**Work to complete**
Restate the span of lines that starts with the line containing "Write part 2 of the OpenSCAD" and ends with the line containing "Principled material with", word for word, including both, with nothing else.

**Given records**
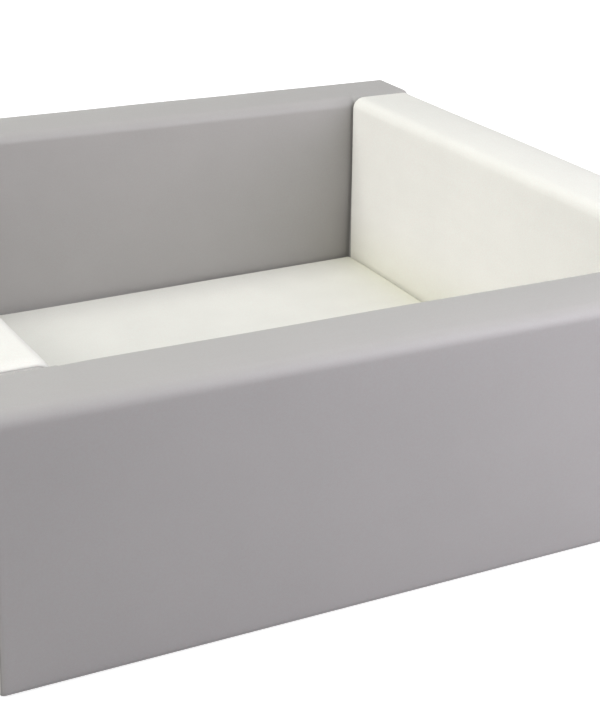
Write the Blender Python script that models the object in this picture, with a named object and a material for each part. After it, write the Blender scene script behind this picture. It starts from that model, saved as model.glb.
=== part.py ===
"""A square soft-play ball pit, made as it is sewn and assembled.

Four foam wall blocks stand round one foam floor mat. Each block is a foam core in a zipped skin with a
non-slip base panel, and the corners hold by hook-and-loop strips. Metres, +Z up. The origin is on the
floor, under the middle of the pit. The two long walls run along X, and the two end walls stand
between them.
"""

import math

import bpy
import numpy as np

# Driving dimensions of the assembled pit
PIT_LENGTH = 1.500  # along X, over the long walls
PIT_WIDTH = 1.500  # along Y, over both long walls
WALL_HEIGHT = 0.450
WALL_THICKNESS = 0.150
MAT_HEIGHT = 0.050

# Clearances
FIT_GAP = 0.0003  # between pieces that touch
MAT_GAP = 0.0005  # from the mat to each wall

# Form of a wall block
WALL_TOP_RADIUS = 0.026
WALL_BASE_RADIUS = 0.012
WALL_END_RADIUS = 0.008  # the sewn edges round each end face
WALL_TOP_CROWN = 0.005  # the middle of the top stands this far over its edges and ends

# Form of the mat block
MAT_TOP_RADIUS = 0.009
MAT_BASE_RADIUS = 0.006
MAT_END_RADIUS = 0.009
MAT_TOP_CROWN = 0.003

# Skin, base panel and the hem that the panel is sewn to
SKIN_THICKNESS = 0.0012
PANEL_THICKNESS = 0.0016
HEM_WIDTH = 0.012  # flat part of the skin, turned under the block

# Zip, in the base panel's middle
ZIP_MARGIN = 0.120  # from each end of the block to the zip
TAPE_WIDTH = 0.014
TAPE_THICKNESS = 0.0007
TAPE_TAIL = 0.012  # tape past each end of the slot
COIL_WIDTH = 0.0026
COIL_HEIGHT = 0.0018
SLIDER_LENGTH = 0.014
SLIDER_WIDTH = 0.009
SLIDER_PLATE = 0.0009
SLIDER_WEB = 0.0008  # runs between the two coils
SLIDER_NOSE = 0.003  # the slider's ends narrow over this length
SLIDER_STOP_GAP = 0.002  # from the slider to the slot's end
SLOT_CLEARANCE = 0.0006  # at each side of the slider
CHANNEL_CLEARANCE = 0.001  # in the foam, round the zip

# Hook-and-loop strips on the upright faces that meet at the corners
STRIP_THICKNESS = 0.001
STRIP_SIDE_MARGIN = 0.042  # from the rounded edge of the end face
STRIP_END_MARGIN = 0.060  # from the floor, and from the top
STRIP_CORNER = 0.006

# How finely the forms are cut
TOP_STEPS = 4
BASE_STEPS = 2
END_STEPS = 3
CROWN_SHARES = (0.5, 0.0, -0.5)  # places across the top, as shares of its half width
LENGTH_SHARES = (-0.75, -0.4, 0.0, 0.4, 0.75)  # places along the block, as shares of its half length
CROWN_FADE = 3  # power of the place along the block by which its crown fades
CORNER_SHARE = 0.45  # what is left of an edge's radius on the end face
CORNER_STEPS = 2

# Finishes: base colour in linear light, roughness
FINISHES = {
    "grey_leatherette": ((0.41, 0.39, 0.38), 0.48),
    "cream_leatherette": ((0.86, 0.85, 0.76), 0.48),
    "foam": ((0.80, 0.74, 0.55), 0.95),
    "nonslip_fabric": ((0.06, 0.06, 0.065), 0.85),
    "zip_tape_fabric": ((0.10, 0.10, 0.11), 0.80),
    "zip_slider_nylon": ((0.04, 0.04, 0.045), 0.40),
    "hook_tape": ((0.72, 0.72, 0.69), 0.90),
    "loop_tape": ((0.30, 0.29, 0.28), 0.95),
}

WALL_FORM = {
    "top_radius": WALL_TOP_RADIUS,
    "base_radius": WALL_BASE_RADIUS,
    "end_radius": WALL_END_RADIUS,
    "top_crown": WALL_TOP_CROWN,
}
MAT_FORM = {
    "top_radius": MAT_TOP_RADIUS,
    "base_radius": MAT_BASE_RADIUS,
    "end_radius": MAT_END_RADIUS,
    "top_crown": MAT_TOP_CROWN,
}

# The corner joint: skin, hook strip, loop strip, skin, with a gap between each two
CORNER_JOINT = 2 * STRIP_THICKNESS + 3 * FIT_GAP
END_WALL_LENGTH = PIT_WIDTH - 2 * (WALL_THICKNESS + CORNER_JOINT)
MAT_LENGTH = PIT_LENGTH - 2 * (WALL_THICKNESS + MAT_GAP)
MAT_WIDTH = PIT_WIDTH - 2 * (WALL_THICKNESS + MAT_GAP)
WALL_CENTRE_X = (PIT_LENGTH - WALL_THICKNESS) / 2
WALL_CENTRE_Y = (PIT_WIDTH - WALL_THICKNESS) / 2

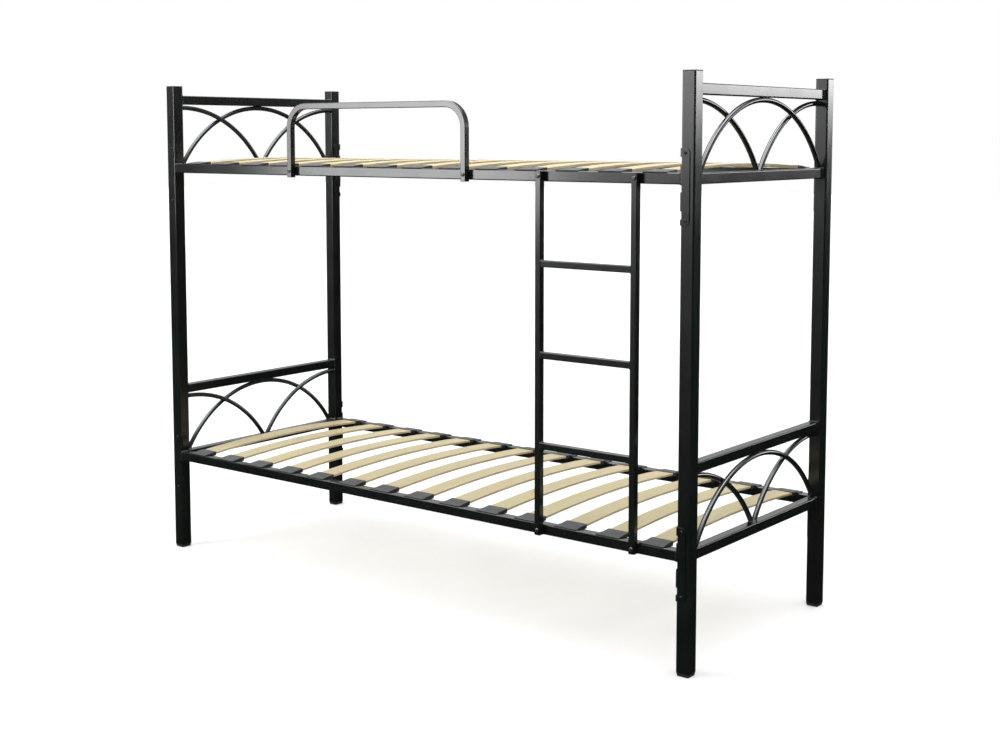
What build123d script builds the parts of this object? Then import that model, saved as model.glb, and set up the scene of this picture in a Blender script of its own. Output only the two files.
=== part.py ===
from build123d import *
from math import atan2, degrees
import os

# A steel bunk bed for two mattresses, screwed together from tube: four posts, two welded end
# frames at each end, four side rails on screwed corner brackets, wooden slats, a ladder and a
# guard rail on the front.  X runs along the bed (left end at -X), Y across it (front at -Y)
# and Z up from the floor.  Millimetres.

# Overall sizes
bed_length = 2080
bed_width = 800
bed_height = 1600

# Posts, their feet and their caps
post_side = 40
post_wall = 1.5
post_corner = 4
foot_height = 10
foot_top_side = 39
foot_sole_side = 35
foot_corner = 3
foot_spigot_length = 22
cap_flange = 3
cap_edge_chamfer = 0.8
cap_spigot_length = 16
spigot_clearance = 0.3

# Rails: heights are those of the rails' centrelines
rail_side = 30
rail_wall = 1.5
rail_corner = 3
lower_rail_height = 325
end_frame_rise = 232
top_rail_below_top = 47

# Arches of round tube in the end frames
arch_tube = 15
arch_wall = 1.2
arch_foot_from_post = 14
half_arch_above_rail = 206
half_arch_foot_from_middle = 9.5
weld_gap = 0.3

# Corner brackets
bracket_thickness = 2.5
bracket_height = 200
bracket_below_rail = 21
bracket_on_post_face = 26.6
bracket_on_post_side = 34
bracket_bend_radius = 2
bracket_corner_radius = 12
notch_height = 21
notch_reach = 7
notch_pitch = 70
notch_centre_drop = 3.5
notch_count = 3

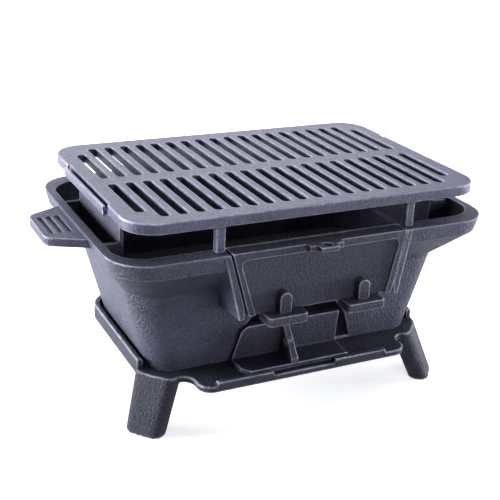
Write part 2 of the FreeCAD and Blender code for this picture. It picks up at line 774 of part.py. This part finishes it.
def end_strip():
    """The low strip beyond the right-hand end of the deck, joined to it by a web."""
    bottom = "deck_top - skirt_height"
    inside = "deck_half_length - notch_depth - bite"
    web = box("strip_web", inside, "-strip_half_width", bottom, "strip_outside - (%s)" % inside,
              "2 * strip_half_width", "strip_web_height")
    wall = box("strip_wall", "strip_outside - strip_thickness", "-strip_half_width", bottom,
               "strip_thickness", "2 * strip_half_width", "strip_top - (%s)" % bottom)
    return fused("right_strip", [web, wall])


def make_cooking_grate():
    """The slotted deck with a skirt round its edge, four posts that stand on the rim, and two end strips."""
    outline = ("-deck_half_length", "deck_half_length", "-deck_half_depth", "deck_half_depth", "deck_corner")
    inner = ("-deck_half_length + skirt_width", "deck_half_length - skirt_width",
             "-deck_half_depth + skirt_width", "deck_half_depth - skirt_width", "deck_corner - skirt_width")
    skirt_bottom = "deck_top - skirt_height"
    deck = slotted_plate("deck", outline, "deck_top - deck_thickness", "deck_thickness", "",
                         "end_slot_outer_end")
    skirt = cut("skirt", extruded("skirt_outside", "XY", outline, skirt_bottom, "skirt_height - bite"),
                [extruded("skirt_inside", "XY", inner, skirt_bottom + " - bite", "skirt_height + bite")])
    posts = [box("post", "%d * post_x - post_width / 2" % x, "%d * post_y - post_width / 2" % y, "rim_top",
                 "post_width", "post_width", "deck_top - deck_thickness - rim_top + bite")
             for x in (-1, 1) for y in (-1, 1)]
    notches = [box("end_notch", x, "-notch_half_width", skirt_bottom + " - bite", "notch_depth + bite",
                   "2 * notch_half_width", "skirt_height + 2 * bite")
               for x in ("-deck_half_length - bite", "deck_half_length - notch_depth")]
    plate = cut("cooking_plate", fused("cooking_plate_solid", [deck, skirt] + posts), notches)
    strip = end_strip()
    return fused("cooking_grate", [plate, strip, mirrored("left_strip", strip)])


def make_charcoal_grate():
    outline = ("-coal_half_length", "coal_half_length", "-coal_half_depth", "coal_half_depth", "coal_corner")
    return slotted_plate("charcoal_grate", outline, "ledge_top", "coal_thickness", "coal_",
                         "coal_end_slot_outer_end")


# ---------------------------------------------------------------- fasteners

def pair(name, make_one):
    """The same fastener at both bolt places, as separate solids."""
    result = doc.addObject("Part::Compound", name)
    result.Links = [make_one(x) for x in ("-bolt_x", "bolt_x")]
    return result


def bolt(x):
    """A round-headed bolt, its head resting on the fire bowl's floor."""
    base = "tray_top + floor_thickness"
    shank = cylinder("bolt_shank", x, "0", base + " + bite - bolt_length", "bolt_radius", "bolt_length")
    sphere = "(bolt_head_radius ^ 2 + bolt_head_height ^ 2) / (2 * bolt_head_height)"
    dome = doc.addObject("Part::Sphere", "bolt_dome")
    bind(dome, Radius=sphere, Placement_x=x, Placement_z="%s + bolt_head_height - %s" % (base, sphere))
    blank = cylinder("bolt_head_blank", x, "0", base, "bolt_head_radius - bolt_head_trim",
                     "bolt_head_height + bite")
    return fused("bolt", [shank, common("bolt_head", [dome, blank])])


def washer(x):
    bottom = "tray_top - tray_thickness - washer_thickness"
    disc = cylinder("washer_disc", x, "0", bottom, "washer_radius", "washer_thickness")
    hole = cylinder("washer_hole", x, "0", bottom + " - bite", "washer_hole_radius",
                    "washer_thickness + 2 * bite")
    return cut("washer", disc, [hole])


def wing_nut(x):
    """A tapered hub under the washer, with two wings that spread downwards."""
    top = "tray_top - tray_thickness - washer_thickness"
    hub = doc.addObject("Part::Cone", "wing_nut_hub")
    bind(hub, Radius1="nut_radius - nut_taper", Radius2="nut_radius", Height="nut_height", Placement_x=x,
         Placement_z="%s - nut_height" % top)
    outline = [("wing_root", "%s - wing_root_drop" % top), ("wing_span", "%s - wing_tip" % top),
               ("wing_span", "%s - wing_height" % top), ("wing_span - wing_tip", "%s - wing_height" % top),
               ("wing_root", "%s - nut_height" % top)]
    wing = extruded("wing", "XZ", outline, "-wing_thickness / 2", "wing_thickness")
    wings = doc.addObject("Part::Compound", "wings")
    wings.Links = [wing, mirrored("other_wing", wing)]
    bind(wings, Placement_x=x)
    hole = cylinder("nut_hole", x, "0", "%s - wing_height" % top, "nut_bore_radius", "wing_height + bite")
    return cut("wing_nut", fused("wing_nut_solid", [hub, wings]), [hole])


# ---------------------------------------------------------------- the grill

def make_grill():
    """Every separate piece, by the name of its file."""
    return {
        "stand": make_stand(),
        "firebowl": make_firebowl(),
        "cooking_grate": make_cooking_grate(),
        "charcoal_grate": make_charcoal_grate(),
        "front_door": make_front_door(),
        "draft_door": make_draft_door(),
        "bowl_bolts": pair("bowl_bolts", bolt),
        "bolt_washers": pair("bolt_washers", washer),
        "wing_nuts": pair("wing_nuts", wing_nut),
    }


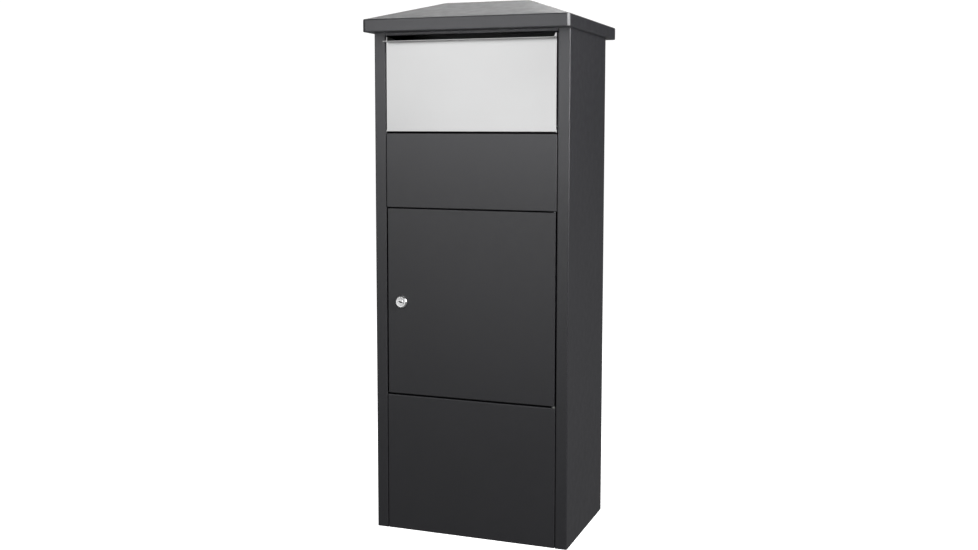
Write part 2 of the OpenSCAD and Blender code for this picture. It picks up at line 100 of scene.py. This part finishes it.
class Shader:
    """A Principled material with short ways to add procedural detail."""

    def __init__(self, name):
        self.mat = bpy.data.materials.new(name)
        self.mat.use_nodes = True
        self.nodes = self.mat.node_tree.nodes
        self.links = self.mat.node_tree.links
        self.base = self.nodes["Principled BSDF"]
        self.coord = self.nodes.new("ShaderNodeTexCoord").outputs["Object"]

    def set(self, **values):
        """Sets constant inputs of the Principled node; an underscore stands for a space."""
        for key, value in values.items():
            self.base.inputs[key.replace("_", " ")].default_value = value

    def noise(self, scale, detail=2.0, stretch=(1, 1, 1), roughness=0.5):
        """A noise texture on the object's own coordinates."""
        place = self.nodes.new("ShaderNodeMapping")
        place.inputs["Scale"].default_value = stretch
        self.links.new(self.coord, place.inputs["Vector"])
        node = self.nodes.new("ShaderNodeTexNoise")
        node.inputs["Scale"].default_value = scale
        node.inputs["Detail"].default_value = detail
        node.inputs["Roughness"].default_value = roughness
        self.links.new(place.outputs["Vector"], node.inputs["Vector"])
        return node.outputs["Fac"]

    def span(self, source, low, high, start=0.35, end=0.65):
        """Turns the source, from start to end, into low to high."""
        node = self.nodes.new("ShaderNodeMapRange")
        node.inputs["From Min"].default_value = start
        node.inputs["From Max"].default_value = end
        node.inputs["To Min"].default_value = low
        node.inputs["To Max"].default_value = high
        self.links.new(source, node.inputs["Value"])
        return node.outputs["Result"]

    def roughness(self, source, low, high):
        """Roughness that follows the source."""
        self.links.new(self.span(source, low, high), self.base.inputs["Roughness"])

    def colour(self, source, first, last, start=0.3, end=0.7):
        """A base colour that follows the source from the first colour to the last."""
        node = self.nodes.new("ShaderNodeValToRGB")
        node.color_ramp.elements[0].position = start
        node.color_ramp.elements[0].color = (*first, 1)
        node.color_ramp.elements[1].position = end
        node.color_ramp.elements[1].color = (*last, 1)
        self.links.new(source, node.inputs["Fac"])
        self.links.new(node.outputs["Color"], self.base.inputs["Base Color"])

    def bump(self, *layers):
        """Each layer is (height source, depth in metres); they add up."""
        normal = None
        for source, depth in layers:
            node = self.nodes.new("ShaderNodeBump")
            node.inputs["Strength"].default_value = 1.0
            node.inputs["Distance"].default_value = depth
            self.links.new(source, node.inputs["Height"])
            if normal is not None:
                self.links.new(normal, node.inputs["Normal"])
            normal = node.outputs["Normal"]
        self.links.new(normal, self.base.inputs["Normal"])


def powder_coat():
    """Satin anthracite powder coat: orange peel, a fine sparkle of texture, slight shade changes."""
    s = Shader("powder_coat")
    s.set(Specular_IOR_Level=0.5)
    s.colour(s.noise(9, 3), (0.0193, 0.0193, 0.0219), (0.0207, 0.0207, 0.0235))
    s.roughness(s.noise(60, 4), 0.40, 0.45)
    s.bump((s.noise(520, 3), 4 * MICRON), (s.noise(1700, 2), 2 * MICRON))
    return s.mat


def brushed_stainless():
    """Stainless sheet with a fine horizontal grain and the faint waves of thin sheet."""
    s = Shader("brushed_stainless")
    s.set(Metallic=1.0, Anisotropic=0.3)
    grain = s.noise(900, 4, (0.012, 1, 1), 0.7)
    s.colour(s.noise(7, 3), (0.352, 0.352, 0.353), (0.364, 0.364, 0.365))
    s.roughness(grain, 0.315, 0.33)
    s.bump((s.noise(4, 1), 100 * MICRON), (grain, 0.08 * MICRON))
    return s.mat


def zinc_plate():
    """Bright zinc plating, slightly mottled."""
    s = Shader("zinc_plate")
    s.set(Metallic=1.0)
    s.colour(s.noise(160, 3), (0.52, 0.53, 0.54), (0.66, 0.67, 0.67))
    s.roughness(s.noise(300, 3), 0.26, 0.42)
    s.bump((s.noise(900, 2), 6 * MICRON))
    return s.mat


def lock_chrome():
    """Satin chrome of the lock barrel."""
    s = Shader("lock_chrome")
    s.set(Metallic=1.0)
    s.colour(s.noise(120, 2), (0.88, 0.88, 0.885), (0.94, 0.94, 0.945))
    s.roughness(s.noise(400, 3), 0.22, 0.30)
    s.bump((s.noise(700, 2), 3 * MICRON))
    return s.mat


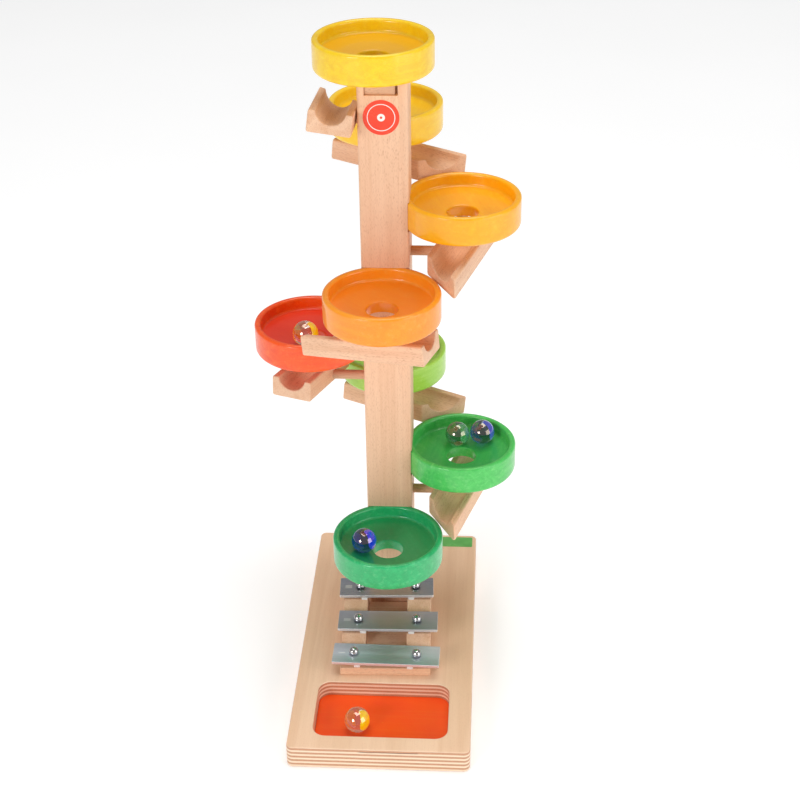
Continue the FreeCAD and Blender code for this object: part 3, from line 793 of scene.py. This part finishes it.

**Task output**
Write part 2 of the OpenSCAD and Blender code for this picture. It picks up at line 100 of scene.py. This part finishes it.
class Shader:
    """A Principled material with short ways to add procedural detail."""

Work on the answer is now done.